* [PROMPT]
Reproduce precisely the lines between the start of the data below and the line with "return bar.part", both included.

* [STORED DATA]
+ + + + + + +

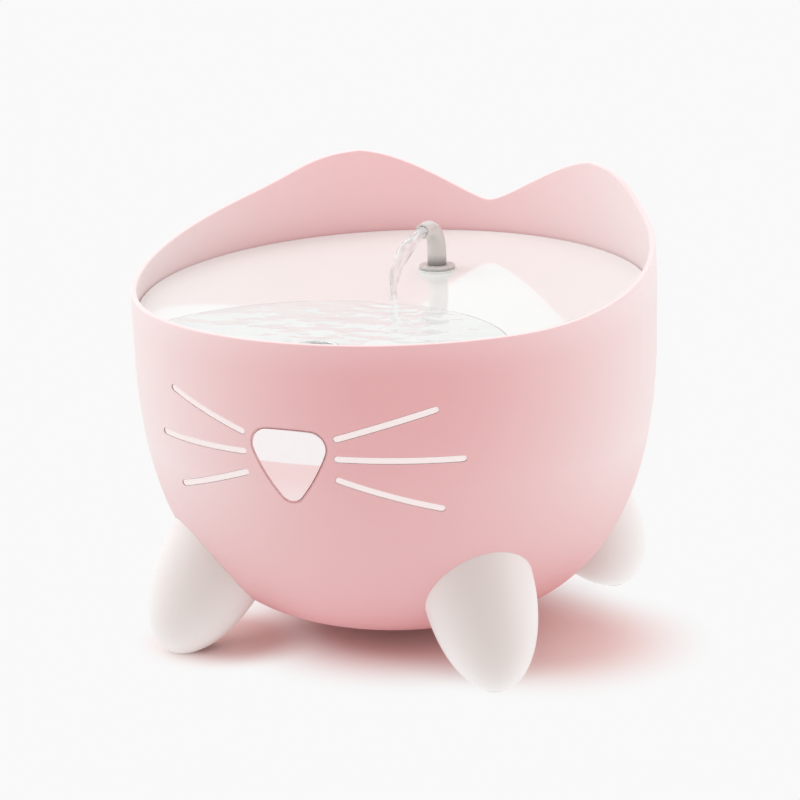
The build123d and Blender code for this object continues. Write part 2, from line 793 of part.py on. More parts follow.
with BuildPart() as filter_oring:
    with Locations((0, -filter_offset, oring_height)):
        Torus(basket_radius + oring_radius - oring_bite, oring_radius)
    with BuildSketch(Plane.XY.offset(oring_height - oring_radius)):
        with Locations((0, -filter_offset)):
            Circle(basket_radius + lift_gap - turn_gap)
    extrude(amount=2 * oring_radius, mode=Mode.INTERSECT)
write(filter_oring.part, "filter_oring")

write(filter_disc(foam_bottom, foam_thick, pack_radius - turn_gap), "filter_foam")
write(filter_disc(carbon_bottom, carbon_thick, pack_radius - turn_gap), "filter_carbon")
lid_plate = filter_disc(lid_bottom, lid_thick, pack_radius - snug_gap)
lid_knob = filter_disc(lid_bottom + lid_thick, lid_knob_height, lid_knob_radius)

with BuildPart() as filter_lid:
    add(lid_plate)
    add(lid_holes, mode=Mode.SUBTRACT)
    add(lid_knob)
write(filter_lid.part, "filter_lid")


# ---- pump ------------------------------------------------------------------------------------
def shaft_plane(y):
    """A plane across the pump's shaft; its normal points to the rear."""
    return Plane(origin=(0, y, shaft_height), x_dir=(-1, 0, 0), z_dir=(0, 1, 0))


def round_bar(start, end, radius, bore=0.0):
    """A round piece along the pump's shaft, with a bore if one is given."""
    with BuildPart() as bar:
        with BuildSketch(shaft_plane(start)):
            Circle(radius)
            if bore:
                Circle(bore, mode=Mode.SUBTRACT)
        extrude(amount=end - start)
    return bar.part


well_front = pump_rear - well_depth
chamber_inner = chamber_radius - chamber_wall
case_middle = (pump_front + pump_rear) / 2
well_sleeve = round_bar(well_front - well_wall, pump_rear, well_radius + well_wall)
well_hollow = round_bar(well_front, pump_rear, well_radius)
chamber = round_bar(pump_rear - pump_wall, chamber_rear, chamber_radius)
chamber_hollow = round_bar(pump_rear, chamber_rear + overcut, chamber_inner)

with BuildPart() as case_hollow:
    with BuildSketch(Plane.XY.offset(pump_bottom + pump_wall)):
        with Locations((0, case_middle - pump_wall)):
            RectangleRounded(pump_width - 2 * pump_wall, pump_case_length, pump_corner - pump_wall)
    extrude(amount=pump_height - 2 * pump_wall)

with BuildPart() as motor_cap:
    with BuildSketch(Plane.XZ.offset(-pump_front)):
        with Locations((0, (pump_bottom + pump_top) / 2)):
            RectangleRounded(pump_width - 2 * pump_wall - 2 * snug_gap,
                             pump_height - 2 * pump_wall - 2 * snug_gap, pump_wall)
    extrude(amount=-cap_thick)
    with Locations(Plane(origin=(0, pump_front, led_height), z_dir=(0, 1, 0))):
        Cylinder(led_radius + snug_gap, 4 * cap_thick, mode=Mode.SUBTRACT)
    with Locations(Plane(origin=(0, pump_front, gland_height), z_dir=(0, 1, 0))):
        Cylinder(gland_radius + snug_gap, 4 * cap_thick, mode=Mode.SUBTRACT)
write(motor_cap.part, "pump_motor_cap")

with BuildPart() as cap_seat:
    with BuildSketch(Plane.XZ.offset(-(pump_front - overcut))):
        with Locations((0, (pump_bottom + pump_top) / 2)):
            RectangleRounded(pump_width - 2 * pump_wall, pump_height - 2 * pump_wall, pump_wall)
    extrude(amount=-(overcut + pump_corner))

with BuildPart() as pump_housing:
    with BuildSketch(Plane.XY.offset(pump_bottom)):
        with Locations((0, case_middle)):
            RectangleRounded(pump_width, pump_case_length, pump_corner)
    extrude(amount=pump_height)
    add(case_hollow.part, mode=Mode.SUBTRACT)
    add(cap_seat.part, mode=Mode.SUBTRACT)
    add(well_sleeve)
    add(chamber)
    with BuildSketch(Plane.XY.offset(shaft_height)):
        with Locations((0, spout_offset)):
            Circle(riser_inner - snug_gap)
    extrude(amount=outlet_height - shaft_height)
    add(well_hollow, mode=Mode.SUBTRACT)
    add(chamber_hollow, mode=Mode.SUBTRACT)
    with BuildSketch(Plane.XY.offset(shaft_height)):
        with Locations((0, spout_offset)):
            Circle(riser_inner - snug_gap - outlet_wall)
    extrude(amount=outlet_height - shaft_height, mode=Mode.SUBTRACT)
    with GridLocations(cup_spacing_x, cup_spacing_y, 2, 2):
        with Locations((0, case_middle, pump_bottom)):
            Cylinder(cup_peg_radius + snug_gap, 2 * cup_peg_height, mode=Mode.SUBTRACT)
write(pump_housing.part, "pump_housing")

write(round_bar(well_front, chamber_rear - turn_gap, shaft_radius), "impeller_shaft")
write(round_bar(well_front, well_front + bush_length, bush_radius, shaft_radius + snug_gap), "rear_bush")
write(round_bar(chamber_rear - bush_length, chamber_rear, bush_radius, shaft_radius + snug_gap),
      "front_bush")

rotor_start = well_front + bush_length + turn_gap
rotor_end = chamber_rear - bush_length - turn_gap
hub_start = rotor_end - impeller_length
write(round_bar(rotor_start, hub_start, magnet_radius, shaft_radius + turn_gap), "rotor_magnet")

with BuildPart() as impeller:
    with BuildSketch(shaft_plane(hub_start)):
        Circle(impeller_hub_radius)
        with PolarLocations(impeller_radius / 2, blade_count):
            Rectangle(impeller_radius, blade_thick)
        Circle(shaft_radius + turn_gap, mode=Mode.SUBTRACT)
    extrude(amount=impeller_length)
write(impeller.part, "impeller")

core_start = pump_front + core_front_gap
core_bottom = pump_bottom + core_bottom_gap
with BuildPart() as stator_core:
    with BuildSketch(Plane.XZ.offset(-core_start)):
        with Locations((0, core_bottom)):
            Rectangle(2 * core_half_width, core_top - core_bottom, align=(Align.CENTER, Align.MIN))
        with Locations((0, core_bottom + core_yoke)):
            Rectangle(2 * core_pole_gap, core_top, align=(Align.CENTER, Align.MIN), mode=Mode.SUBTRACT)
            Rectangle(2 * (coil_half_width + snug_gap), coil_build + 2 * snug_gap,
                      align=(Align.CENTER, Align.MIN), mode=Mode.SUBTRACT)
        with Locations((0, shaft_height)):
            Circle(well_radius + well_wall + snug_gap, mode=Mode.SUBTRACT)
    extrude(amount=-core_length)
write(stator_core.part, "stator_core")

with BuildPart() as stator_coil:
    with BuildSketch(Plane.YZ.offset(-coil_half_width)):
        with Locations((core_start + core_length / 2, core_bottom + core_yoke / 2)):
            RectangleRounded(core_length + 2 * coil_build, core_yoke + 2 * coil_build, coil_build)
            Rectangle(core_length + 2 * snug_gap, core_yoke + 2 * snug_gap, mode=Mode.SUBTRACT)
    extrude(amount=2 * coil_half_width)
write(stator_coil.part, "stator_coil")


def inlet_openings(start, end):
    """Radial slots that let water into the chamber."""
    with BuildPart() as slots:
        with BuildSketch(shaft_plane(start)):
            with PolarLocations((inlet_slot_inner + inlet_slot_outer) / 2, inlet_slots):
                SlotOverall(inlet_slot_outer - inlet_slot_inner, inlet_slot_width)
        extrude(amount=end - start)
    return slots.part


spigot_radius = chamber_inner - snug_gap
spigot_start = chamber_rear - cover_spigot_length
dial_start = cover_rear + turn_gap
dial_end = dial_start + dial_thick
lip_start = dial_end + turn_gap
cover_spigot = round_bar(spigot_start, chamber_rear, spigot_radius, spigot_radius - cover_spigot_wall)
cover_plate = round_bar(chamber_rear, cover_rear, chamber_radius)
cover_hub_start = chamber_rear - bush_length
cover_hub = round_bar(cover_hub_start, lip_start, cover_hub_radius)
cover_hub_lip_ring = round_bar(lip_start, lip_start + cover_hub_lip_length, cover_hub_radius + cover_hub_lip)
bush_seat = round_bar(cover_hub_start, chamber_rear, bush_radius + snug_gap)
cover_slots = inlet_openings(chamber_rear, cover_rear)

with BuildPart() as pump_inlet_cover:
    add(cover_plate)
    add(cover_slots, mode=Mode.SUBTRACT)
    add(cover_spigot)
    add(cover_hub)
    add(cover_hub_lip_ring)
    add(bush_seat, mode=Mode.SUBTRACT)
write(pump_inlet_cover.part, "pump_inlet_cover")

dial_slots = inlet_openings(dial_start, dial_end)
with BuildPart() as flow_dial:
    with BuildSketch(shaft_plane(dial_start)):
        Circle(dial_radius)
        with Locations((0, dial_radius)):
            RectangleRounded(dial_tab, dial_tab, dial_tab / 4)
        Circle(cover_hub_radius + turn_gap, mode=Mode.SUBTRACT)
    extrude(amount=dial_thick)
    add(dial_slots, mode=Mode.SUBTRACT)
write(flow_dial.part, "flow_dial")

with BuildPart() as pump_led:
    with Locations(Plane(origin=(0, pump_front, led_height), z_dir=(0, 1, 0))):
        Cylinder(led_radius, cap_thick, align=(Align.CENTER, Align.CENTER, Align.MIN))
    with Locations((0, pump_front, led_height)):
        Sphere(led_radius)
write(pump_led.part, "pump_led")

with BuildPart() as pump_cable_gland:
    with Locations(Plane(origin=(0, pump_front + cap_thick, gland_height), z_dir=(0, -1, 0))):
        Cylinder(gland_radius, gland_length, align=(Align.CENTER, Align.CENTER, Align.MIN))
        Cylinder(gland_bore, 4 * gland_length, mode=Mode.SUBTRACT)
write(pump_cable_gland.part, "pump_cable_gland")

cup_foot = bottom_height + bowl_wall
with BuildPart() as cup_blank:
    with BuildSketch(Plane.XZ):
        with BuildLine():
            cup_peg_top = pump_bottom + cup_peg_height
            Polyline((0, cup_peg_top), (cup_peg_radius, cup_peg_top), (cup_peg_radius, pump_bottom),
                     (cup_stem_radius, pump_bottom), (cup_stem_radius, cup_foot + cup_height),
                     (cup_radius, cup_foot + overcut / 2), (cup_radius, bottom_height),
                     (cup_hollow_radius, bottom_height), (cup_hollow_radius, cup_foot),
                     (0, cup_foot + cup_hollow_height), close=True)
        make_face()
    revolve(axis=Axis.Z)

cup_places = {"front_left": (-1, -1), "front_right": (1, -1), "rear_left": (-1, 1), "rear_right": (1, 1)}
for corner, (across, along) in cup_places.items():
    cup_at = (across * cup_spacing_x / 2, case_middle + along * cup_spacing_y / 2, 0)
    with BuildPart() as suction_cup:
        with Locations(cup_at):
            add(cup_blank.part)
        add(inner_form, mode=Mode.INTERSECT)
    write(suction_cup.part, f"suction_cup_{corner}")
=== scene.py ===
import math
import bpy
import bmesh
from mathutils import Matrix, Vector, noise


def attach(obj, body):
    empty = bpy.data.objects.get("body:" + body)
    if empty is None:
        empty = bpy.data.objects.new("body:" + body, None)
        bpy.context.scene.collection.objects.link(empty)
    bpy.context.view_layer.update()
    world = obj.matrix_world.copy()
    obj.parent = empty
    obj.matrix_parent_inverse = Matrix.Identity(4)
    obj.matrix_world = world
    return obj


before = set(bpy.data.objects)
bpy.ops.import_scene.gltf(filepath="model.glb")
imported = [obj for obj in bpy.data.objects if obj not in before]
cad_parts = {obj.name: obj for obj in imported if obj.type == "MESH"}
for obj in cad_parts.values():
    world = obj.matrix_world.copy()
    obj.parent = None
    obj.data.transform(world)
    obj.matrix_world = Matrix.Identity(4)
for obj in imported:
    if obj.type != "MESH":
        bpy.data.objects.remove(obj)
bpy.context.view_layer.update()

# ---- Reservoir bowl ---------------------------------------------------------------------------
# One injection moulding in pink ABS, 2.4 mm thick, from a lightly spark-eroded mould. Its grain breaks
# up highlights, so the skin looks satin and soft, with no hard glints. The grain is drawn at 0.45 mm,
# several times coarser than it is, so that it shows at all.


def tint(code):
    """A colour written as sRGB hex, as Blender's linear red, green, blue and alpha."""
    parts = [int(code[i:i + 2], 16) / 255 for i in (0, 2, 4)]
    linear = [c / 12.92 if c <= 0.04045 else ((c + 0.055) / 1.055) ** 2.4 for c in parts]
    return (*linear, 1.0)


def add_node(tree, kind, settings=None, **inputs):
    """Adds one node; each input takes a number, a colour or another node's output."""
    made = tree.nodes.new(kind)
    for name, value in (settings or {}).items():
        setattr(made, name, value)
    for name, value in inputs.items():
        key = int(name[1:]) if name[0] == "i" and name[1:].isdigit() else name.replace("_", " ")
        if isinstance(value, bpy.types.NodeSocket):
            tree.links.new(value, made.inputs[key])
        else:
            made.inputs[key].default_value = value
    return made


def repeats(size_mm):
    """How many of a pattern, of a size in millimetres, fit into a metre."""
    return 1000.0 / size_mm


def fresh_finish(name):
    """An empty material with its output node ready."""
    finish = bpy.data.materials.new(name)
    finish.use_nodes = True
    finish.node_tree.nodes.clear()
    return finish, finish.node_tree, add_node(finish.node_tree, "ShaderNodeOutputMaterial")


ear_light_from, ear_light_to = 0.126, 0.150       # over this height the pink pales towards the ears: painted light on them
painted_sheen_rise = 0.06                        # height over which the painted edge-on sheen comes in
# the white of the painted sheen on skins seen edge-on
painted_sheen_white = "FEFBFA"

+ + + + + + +

* [RESULT FOR THIS EXERCISE]
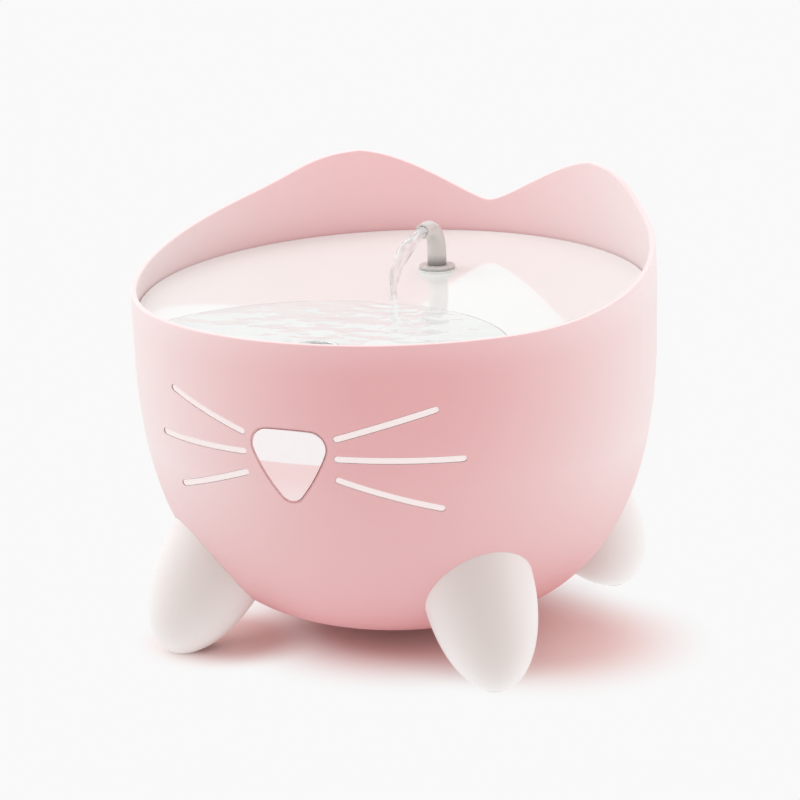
The build123d and Blender code for this object continues. Write part 2, from line 793 of part.py on. More parts follow.
with BuildPart() as filter_oring:
    with Locations((0, -filter_offset, oring_height)):
        Torus(basket_radius + oring_radius - oring_bite, oring_radius)
    with BuildSketch(Plane.XY.offset(oring_height - oring_radius)):
        with Locations((0, -filter_offset)):
            Circle(basket_radius + lift_gap - turn_gap)
    extrude(amount=2 * oring_radius, mode=Mode.INTERSECT)
write(filter_oring.part, "filter_oring")

write(filter_disc(foam_bottom, foam_thick, pack_radius - turn_gap), "filter_foam")
write(filter_disc(carbon_bottom, carbon_thick, pack_radius - turn_gap), "filter_carbon")
lid_plate = filter_disc(lid_bottom, lid_thick, pack_radius - snug_gap)
lid_knob = filter_disc(lid_bottom + lid_thick, lid_knob_height, lid_knob_radius)

with BuildPart() as filter_lid:
    add(lid_plate)
    add(lid_holes, mode=Mode.SUBTRACT)
    add(lid_knob)
write(filter_lid.part, "filter_lid")


# ---- pump ------------------------------------------------------------------------------------
def shaft_plane(y):
    """A plane across the pump's shaft; its normal points to the rear."""
    return Plane(origin=(0, y, shaft_height), x_dir=(-1, 0, 0), z_dir=(0, 1, 0))


def round_bar(start, end, radius, bore=0.0):
    """A round piece along the pump's shaft, with a bore if one is given."""
    with BuildPart() as bar:
        with BuildSketch(shaft_plane(start)):
            Circle(radius)
            if bore:
                Circle(bore, mode=Mode.SUBTRACT)
        extrude(amount=end - start)
    return bar.part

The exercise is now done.